八月の初週といえば、一年で一番暑い時期かもしれない。連日の猛暑日に、熱中症の患者数はどんどん膨れ上がっている。
だが、たとえうだるような熱気だとしても、文明の生み出す力はすごい、と薫は思った。
エアコンの利いた部屋の中には、せんべいをかじる音が響き渡っていた。
三兄の宇宙が居間のソファでごろごろとくつろいでいる。
ここは福岡県福岡市の東にある、海沿いの静かな街。薫の母方の祖父母の家だった。
漁港が近いため魚が新鮮でとても美味しい。青魚が苦手だった薫だけれど、ここで食べた鯵の刺身のおかげで克服したくらいだ。
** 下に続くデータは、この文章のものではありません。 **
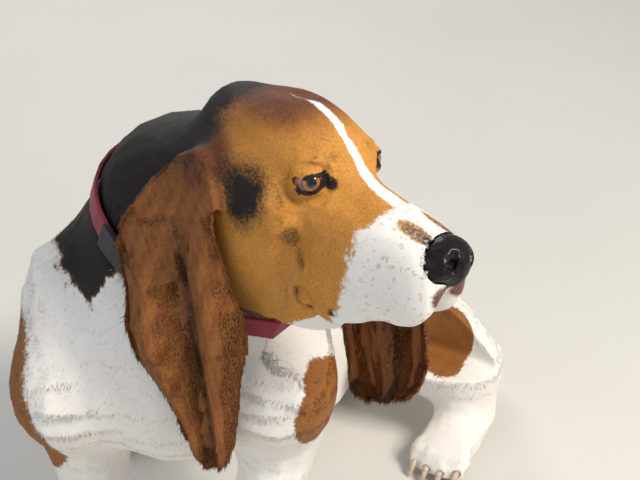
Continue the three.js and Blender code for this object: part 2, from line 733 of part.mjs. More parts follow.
// Head, muzzle and lower jaw
cuts.muzzle = planeCut(inHead(16, 0, 0), vec(1, 0, 0).transformDirection(headFrame));
const jawForms = together(
  [
    limb(inHead(34, 0, -68), 20, inHead(70, 0, -71), 15),
    limb(inHead(64, 0, -72), 15, inHead(82, 0, -71), 11),
  ],
  8,
);
const jawBox = around(inHead(56, 0, -70), 60);
const eyeRooms = both((s) => ball(s, GAP).add(lidRing(s, GAP)));
const headWhole = drawnSolid(faceShape, ...boxes.head, HEAD_CELL);
const headPiece = eyeRooms.reduce(
  (rest, room) => rest.subtract(room),
  headWhole.intersect(cuts.head.small).subtract(cuts.muzzle.large).subtract(collarRoom),
);
const jawWhole = drawnSolid(jawForms, ...jawBox, MUZZLE_CELL);
const muzzlePiece = drawnSolid(faceShape, ...boxes.head, MUZZLE_CELL)
  .intersect(cuts.muzzle.small)
  .subtract(drawnSolid(jawForms, ...jawBox, MUZZLE_CELL, 3 * GAP))
  .subtract(drawnSolid(noseForms, ...around(noseMiddle, 34), NOSE_CELL, 2 * GAP));
add("head", largest(headPiece), "tan");
add("muzzle", largest(muzzlePiece), "white");
add("lower_jaw", largest(jawWhole.intersect(cuts.muzzle.small)), "white");
add("nose", largest(drawnSolid(noseShape, ...around(noseMiddle, 34), NOSE_CELL)), "nose");
for (const [side, s] of Object.entries(sides)) {
  const eyeball = solidFrom(
    new THREE.IcosahedronGeometry(EYE_RADIUS, 2),
    headFrame.clone().multiply(new THREE.Matrix4().makeTranslation(...eyeAt(s))),
  );
  add("eye_" + side, eyeball, "eye");
  add("eyelids_" + side, largest(lidRing(s, 0).subtract(ball(s, GAP))), "brown");
}

// Ears: a leaf that hangs from the side of the head. A row holds its back edge and its front edge
const EAR_ROWS = {
  right: [
    [[19, -6, 482], [46, -37, 472]],
    [[-3, 12, 448], [50, -44, 456]],
    [[-19, 19, 419], [52, -49, 439]],
    [[-29, 12, 390], [57, -50, 417]],
    [[-28, -14, 363], [65, -45, 382]],
    [[-29, -30, 334], [71, -50, 354]],
    [[-21, -40, 311], [74, -53, 330]],
    [[-2, -45, 284], [66, -46, 290]],
    [[11, -44, 254], [62, -42, 251]],
    [[21, -36, 222], [59, -40, 219]],
    [[33, -25, 188], [52, -35, 192]],
  ],
  left: [
    [[104, 71, 470], [128, 53, 466]],
    [[104, 84, 430], [158, 42, 430]],
    [[112, 80, 390], [184, 28, 395]],
    [[122, 68, 350], [205, 10, 360]],
    [[132, 58, 312], [216, -6, 330]],
    [[141, 46, 280], [220, -14, 308]],
    [[145, 32, 256], [222, -17, 280]],
    [[154, 28, 230], [215, -13, 254]],
    [[168, 22, 214], [201, -4, 234]],
  ],
};
const EAR_COLUMNS = 8;
const EAR_BULGE = 16;
const EAR_PLEAT = 14;
function ear(side, s) {
  const forward = vec(1, 0, 0).transformDirection(headFrame).setZ(0).normalize();
  const out = vec(0, 0, 1).cross(forward).multiplyScalar(s);
  const rows = EAR_ROWS[side];
  const grid = rows.map(([back, front], i) =>
    Array.from({ length: EAR_COLUMNS + 1 }, (_, j) => {
      const v = (2 * j) / EAR_COLUMNS - 1;
      const u = i / (rows.length - 1);
      const fall = Math.min(1, u * 2.4);
      const pleat = EAR_PLEAT * Math.exp(-(((v + 0.05) / 0.3) ** 2));
      const bulge = fall * (EAR_BULGE * (1 - v * v) - pleat);
      const point = vec(...back).lerp(vec(...front), (v + 1) / 2).addScaledVector(out, bulge);
      const clear = [-4, 3.5][i] ?? EAR_THICKNESS / 2 + 6;
      const tooNear = () => dogShape(...point.toArray()) < clear;
      for (let n = 0; n < 160 && tooNear(); n++) point.addScaledVector(out, 1);
      return point;
    }),
  );
  const last = grid.length - 1;
  const faceOf = (sign) =>
    grid.map((row, i) =>
      row.map((point, j) => {
        const down = grid[Math.min(i + 1, last)][j].clone().sub(grid[Math.max(i - 1, 0)][j]);
        const across = row[Math.min(j + 1, EAR_COLUMNS)].clone().sub(row[Math.max(j - 1, 0)]);
        const rim = i === last || j === 0 || j === EAR_COLUMNS ? 0.7 : 1;
        const half = (sign * rim * EAR_THICKNESS) / 2;
        return point.clone().addScaledVector(down.cross(across).normalize(), half);
      }),
    );
  const [inner, outer] = [faceOf(-1), faceOf(1)];
  return lofted(inner.map((row, i) => [...row, ...outer[i].slice().reverse()]));
}
for (const [side, s] of Object.entries(sides)) {
  const root = vec(...EAR_ROWS[side][0][0]);
  const headNear = drawnSolid(faceShape, ...around(root, 70), HEAD_CELL, 2 * GAP);
  add("ear_" + side, largest(ear(side, s).subtract(headNear).subtract(collarEnvelope)), "brown");
}

// The dog stands with the middle of its footprint at the origin
const bounds = new THREE.Box3().setFromObject(group);
const middle = bounds.getCenter(vec(0, 0, 0));
group.children.forEach((node) => node.position.set(-middle.x, -middle.y, -bounds.min.z));

export default group;
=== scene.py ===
# %% [markdown]
# # A basset hound, sitting
# A life-size basset hound sits with its chest to the camera and its head turned to its left: one
# soft skin, a coat of fine tufts, wet eyes, a nose, claws, whiskers and a woven collar. This first
# cell loads the fixed frame that every piece has to fit. A living animal could be sculpted by hand.
# In code each measure has a name and a place where it can be changed.

# %% Load the frame
import math

import bpy
import numpy as np
from mathutils import Matrix, Vector
from mathutils.kdtree import KDTree


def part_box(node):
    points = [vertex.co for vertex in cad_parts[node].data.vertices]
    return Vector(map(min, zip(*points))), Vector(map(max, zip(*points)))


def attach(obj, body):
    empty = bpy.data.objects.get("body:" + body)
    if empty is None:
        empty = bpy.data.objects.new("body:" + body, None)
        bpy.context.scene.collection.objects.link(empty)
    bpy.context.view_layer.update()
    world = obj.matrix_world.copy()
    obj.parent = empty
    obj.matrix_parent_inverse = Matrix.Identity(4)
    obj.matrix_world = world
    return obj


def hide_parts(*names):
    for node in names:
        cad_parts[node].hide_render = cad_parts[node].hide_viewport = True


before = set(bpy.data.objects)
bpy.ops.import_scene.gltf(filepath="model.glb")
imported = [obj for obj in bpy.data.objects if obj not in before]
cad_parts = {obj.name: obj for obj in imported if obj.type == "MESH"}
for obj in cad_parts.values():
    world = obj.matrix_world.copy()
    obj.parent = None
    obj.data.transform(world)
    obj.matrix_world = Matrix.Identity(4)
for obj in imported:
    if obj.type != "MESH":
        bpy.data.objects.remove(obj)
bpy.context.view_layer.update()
MM = 0.001
scene = bpy.context.scene


def corners(node):
    """The two corners of a part, as arrays in metres."""
    low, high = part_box(node)
    return np.array(low, float), np.array(high, float)


print("parts in the frame:", len(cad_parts))

# %% [markdown]
# ## Where things are
# The head is turned, so its features are easiest to place in a frame of its own: x runs from the
# eyes to the nose, y to the dog's left and z up. Its place comes from the eyes. The body has a
# second frame, with its origin under the chest. World places would do for one pose, but these two
# let the left and the right side share their numbers.

# %% The head's frame and the body's
HEAD_TURN, HEAD_NOD, HEAD_TILT = 49.8, -0.5, -7.0
EYES_FROM_CHEST = np.array([147.0, -33.0, 474.0])
EYE = np.array([-5.0, 34.0, 3.0])
EYE_RADIUS = 12.5

facing = math.radians(HEAD_TURN - 90)
head_turn = np.array(
    Matrix.Rotation(facing, 3, "Z")
    @ Matrix.Rotation(math.radians(HEAD_NOD), 3, "Y")
    @ Matrix.Rotation(math.radians(HEAD_TILT), 3, "X")
)
eye_middles = [sum(corners(f"eye_{side}")) / 2 for side in ("left", "right")]
between_eyes = sum(eye_middles) / 2 / MM
body_origin = between_eyes - EYES_FROM_CHEST - head_turn @ np.array([EYE[0], 0, EYE[2]])
head_origin = body_origin + EYES_FROM_CHEST
SIDES = {"left": 1, "right": -1}


# %% From one frame to another
def in_head(points):
    """Points in metres, as millimetres in the head's frame."""
    return (np.asarray(points) / MM - head_origin) @ head_turn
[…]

宇宙はこの家から大学に通っているが、通学時間が一時間以上と長すぎるとのことで、すでに一人暮らしをしたいと愚痴っている。だが、千葉から都内の大学に通うのとさほど変わらないじゃないかと、母に言いくるめられて今に至る。
薫は、この兄が一人暮らしをするのはとても無理なのではと思うので、母の選択は正しいと思っている。
ゴミ箱がすぐそこにあるのにせんべいの袋が床に落ちている。さっき鼻をかんでいたけれど、その残骸もソファの下に落ちている。つまみ上げてゴミ箱に入れるが、彼は何度言っても整理整頓が苦手で、二階にある子ども部屋は三兄のスペースだけぐちゃぐちゃだった。
三兄は兄弟の中では一番奔放な自由人。人の言うことを聞いているようで、実はまったく聞いていない。馬耳東風という言葉は宇宙のためにあるのではないかというのは、親兄妹、全員が言っていることだった。
その兄が、珍しく人の話を興味深そうに聞いている。
瑛太の成績が下がって、そして上がった話だった。